Indonesian low-cost carrier Lion Air aims to finalise an order for the Bombardier CSeries by end-2013, and expects to meet the airframer next month to work out the details.

The carrier is keen on the CS300, the largest variant in the CSeries family. Lion Air's chief executive Rusdi Kirana tells Flightglobal that the number of CS300s it will order will be in the double-digit range, and deliveries could occur as early as 2016.

"The aircraft is suited for our operations," Lion Air's chief executive Rusdi Kirana tells Flightglobal on the sidelines of the 38th ICAO general assembly in Montreal. "It looks good, and we like what we saw."

Kirana visited Bombardier's facilities near Montreal yesterday and spent two hours learning about the CSeries, he says. He expects Bombardier executives to visit Lion Air in Jakarta in mid-October. "We are trying to close it by year-end," he says, adding that the airline is eyeing a firm order and not a letter of intent.
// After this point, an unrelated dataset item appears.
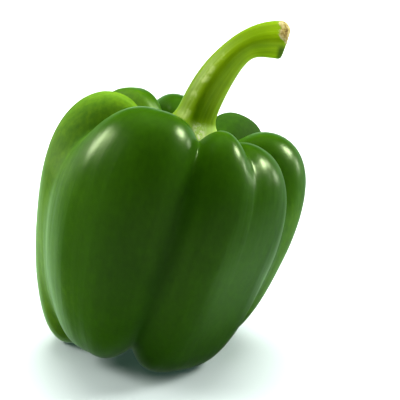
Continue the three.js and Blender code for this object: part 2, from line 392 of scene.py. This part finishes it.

Kirana says it is too early to say which routes the CS300s will be operated on, adding that the airline needs time to study potential markets.

A company spokesman contacted by Flightglobal, however, had this to say: "We are interested to operate the CS300 on long thin routes both domestically in Indonesia and internationally. We see that the size of the CSeries could be useful. Presently we operate 72-seat ATR 72s and 189-seat 737-800s and 215-seat 737-900ERs, so for us the CSeries fills a gap between the ATR 72 and the 737-800."

Lion Air has made headlines in the past with massive orders for Airbus and Boeing narrowbodies. In March, it placed an order for 234 Airbus narrowbodies, comprising current generation A320s and the re-engined A320neo family. In February 2012, it firmed up an order for 201 Boeing 737 Max aircraft.

Kirana, however, indicates that Lion Air does not plan to place an equally sizable order for the CS300, adding that it will likely be in the double-digit range.

The baseline version of the CSeries family, the CS100, conducted its first flight on 16 September. An order from Lion Air would help boost Bombardier's orderbook for the new jet, which has netted only 177 firm orders so far. Of these, 114 are for the CS300, Flightglobal's Ascend Online database shows.

Lion Air operates 90 737s and two Boeing 747s and holds more than 400 orders for the 737 Max, A320 and A320neo family aircraft. Kirana says the airline plans to replace its 747s, which were built in 1989, with Boeing 777s.

The airline had also previously placed orders for five Boeing 787-8s for Malindo Air, its joint venture with Malaysia's National Aerospace and Defense Industries.